Stated problem – Give the listing again in full, exactly as written.

(Stored records)
______________________________

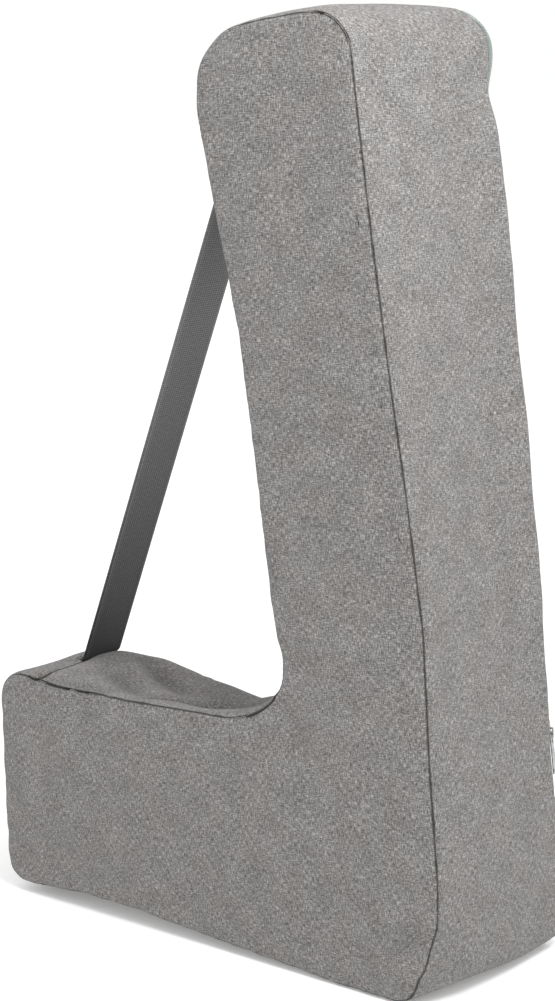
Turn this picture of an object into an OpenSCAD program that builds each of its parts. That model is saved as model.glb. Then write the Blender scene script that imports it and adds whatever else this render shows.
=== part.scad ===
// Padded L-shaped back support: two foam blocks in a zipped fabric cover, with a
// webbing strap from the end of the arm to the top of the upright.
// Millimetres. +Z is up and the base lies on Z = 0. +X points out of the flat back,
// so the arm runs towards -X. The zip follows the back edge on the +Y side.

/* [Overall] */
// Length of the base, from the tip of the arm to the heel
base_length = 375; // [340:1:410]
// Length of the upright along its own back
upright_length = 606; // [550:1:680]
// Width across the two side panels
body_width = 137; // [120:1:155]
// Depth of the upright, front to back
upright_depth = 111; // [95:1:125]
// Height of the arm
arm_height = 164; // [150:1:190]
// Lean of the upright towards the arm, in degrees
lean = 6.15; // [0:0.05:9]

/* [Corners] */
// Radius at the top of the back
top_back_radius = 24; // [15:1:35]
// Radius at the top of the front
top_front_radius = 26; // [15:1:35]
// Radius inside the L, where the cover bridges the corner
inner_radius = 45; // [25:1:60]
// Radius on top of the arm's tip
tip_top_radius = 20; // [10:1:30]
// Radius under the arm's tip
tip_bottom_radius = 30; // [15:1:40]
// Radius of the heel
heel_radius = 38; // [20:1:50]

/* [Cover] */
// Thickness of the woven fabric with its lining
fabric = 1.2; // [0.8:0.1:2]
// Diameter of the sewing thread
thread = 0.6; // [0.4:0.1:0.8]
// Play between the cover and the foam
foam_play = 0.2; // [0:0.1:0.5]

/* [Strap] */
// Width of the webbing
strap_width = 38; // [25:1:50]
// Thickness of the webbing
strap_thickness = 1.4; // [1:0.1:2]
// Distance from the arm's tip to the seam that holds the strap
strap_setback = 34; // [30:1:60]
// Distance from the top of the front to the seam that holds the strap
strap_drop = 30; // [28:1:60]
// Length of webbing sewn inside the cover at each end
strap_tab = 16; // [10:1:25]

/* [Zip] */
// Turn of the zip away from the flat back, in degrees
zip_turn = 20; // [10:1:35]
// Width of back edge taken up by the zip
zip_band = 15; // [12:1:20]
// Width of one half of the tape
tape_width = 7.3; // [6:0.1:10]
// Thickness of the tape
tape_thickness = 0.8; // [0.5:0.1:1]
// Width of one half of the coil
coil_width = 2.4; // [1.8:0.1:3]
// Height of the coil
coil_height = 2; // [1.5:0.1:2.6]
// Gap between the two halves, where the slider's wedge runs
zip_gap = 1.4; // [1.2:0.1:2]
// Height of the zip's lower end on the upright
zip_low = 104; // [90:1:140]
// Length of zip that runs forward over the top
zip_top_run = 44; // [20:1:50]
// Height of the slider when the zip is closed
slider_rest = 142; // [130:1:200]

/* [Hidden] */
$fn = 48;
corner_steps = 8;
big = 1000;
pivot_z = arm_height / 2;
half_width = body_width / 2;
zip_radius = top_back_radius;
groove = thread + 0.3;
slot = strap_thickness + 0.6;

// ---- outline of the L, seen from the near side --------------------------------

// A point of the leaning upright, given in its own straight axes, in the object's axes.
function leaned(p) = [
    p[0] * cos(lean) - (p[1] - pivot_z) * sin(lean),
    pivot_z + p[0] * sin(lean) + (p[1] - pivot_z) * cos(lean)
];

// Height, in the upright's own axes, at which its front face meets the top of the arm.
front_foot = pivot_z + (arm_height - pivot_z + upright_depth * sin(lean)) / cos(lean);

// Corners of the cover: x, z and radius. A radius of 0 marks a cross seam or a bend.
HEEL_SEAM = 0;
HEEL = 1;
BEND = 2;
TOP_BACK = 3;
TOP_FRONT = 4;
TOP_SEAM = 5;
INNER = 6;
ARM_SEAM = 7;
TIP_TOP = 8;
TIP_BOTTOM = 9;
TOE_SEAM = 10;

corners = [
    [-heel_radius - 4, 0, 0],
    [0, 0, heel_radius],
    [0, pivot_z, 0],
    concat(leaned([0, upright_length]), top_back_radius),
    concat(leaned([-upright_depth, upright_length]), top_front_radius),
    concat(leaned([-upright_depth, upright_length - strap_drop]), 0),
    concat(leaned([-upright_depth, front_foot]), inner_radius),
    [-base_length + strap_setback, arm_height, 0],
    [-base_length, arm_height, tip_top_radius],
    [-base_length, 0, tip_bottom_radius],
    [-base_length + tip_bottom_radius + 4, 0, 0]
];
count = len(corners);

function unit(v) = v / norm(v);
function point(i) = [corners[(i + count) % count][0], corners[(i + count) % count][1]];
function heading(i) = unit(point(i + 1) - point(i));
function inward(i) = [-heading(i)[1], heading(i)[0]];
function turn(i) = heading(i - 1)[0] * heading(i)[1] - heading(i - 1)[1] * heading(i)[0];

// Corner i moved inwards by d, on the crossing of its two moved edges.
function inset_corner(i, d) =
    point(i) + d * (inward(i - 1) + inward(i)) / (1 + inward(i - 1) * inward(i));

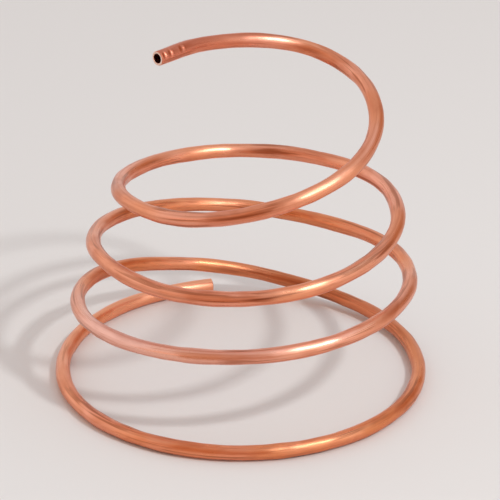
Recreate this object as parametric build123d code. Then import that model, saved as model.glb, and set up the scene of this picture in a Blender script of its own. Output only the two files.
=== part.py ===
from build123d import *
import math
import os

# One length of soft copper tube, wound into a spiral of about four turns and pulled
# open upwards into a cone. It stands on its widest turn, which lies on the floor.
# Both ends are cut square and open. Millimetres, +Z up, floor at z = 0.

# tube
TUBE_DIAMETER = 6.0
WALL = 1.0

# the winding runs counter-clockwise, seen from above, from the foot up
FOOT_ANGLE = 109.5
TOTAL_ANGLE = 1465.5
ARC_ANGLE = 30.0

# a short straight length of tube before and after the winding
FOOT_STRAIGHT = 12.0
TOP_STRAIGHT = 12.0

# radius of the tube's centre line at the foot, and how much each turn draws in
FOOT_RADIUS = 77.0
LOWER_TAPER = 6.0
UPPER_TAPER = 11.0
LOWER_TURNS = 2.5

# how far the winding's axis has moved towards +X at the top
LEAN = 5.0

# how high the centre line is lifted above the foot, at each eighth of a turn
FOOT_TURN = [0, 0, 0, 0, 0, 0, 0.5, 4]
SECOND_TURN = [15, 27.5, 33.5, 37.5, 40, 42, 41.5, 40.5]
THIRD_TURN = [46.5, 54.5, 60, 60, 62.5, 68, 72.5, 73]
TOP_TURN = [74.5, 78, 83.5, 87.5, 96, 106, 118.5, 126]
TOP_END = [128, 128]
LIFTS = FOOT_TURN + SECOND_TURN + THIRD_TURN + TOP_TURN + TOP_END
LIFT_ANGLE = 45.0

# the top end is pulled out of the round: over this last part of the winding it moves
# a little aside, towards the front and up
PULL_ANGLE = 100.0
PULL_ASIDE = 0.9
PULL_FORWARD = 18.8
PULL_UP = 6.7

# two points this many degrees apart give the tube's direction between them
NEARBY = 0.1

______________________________

Complete answer –
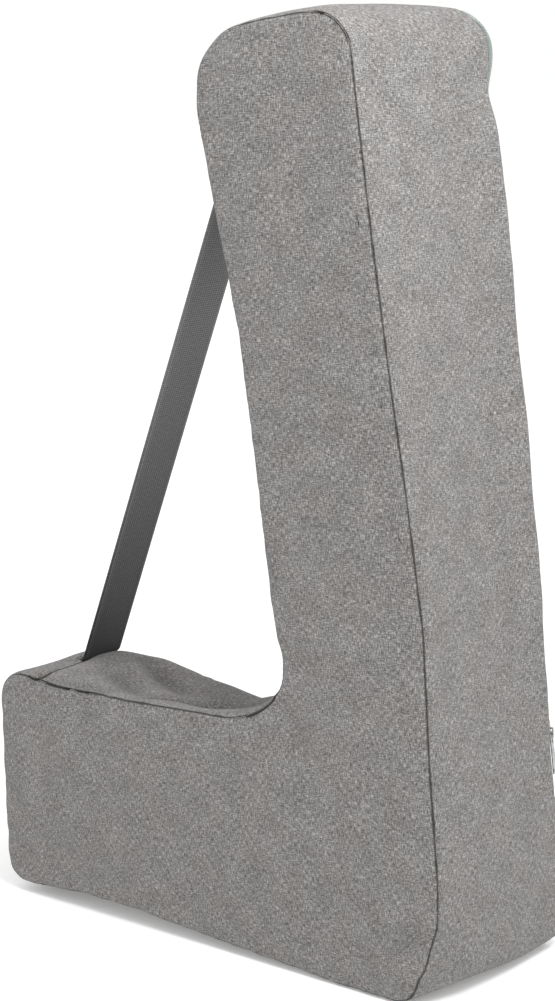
Turn this picture of an object into an OpenSCAD program that builds each of its parts. That model is saved as model.glb. Then write the Blender scene script that imports it and adds whatever else this render shows.
=== part.scad ===
// Padded L-shaped back support: two foam blocks in a zipped fabric cover, with a
// webbing strap from the end of the arm to the top of the upright.
// Millimetres. +Z is up and the base lies on Z = 0. +X points out of the flat back,
// so the arm runs towards -X. The zip follows the back edge on the +Y side.

/* [Overall] */
// Length of the base, from the tip of the arm to the heel
base_length = 375; // [340:1:410]
// Length of the upright along its own back
upright_length = 606; // [550:1:680]
// Width across the two side panels
body_width = 137; // [120:1:155]
// Depth of the upright, front to back
upright_depth = 111; // [95:1:125]
// Height of the arm
arm_height = 164; // [150:1:190]
// Lean of the upright towards the arm, in degrees
lean = 6.15; // [0:0.05:9]

/* [Corners] */
// Radius at the top of the back
top_back_radius = 24; // [15:1:35]
// Radius at the top of the front
top_front_radius = 26; // [15:1:35]
// Radius inside the L, where the cover bridges the corner
inner_radius = 45; // [25:1:60]
// Radius on top of the arm's tip
tip_top_radius = 20; // [10:1:30]
// Radius under the arm's tip
tip_bottom_radius = 30; // [15:1:40]
// Radius of the heel
heel_radius = 38; // [20:1:50]

/* [Cover] */
// Thickness of the woven fabric with its lining
fabric = 1.2; // [0.8:0.1:2]
// Diameter of the sewing thread
thread = 0.6; // [0.4:0.1:0.8]
// Play between the cover and the foam
foam_play = 0.2; // [0:0.1:0.5]

/* [Strap] */
// Width of the webbing
strap_width = 38; // [25:1:50]
// Thickness of the webbing
strap_thickness = 1.4; // [1:0.1:2]
// Distance from the arm's tip to the seam that holds the strap
strap_setback = 34; // [30:1:60]
// Distance from the top of the front to the seam that holds the strap
strap_drop = 30; // [28:1:60]
// Length of webbing sewn inside the cover at each end
strap_tab = 16; // [10:1:25]

/* [Zip] */
// Turn of the zip away from the flat back, in degrees
zip_turn = 20; // [10:1:35]
// Width of back edge taken up by the zip
zip_band = 15; // [12:1:20]
// Width of one half of the tape
tape_width = 7.3; // [6:0.1:10]
// Thickness of the tape
tape_thickness = 0.8; // [0.5:0.1:1]
// Width of one half of the coil
coil_width = 2.4; // [1.8:0.1:3]
// Height of the coil
coil_height = 2; // [1.5:0.1:2.6]
// Gap between the two halves, where the slider's wedge runs
zip_gap = 1.4; // [1.2:0.1:2]
// Height of the zip's lower end on the upright
zip_low = 104; // [90:1:140]
// Length of zip that runs forward over the top
zip_top_run = 44; // [20:1:50]
// Height of the slider when the zip is closed
slider_rest = 142; // [130:1:200]

/* [Hidden] */
$fn = 48;
corner_steps = 8;
big = 1000;
pivot_z = arm_height / 2;
half_width = body_width / 2;
zip_radius = top_back_radius;
groove = thread + 0.3;
slot = strap_thickness + 0.6;

// ---- outline of the L, seen from the near side --------------------------------

// A point of the leaning upright, given in its own straight axes, in the object's axes.
function leaned(p) = [
    p[0] * cos(lean) - (p[1] - pivot_z) * sin(lean),
    pivot_z + p[0] * sin(lean) + (p[1] - pivot_z) * cos(lean)
];

// Height, in the upright's own axes, at which its front face meets the top of the arm.
front_foot = pivot_z + (arm_height - pivot_z + upright_depth * sin(lean)) / cos(lean);

// Corners of the cover: x, z and radius. A radius of 0 marks a cross seam or a bend.
HEEL_SEAM = 0;
HEEL = 1;
BEND = 2;
TOP_BACK = 3;
TOP_FRONT = 4;
TOP_SEAM = 5;
INNER = 6;
ARM_SEAM = 7;
TIP_TOP = 8;
TIP_BOTTOM = 9;
TOE_SEAM = 10;

corners = [
    [-heel_radius - 4, 0, 0],
    [0, 0, heel_radius],
    [0, pivot_z, 0],
    concat(leaned([0, upright_length]), top_back_radius),
    concat(leaned([-upright_depth, upright_length]), top_front_radius),
    concat(leaned([-upright_depth, upright_length - strap_drop]), 0),
    concat(leaned([-upright_depth, front_foot]), inner_radius),
    [-base_length + strap_setback, arm_height, 0],
    [-base_length, arm_height, tip_top_radius],
    [-base_length, 0, tip_bottom_radius],
    [-base_length + tip_bottom_radius + 4, 0, 0]
];
count = len(corners);

function unit(v) = v / norm(v);
function point(i) = [corners[(i + count) % count][0], corners[(i + count) % count][1]];
function heading(i) = unit(point(i + 1) - point(i));
function inward(i) = [-heading(i)[1], heading(i)[0]];
function turn(i) = heading(i - 1)[0] * heading(i)[1] - heading(i - 1)[1] * heading(i)[0];

// Corner i moved inwards by d, on the crossing of its two moved edges.
function inset_corner(i, d) =
    point(i) + d * (inward(i - 1) + inward(i)) / (1 + inward(i - 1) * inward(i));

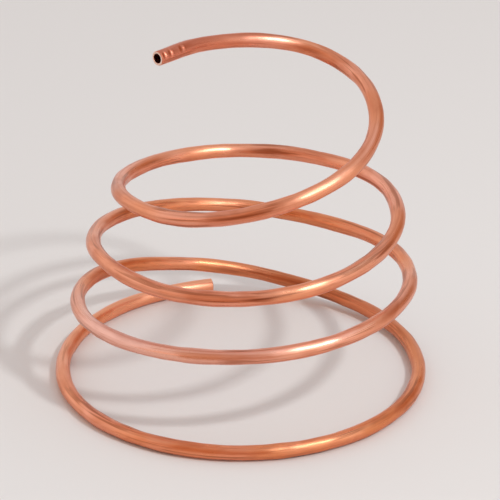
Recreate this object as parametric build123d code. Then import that model, saved as model.glb, and set up the scene of this picture in a Blender script of its own. Output only the two files.
=== part.py ===
from build123d import *
import math
import os

# One length of soft copper tube, wound into a spiral of about four turns and pulled
# open upwards into a cone. It stands on its widest turn, which lies on the floor.
# Both ends are cut square and open. Millimetres, +Z up, floor at z = 0.

# tube
TUBE_DIAMETER = 6.0
WALL = 1.0

# the winding runs counter-clockwise, seen from above, from the foot up
FOOT_ANGLE = 109.5
TOTAL_ANGLE = 1465.5
ARC_ANGLE = 30.0

# a short straight length of tube before and after the winding
FOOT_STRAIGHT = 12.0
TOP_STRAIGHT = 12.0

# radius of the tube's centre line at the foot, and how much each turn draws in
FOOT_RADIUS = 77.0
LOWER_TAPER = 6.0
UPPER_TAPER = 11.0
LOWER_TURNS = 2.5

# how far the winding's axis has moved towards +X at the top
LEAN = 5.0

# how high the centre line is lifted above the foot, at each eighth of a turn
FOOT_TURN = [0, 0, 0, 0, 0, 0, 0.5, 4]
SECOND_TURN = [15, 27.5, 33.5, 37.5, 40, 42, 41.5, 40.5]
THIRD_TURN = [46.5, 54.5, 60, 60, 62.5, 68, 72.5, 73]
TOP_TURN = [74.5, 78, 83.5, 87.5, 96, 106, 118.5, 126]
TOP_END = [128, 128]
LIFTS = FOOT_TURN + SECOND_TURN + THIRD_TURN + TOP_TURN + TOP_END
LIFT_ANGLE = 45.0

# the top end is pulled out of the round: over this last part of the winding it moves
# a little aside, towards the front and up
PULL_ANGLE = 100.0
PULL_ASIDE = 0.9
PULL_FORWARD = 18.8
PULL_UP = 6.7

# two points this many degrees apart give the tube's direction between them
NEARBY = 0.1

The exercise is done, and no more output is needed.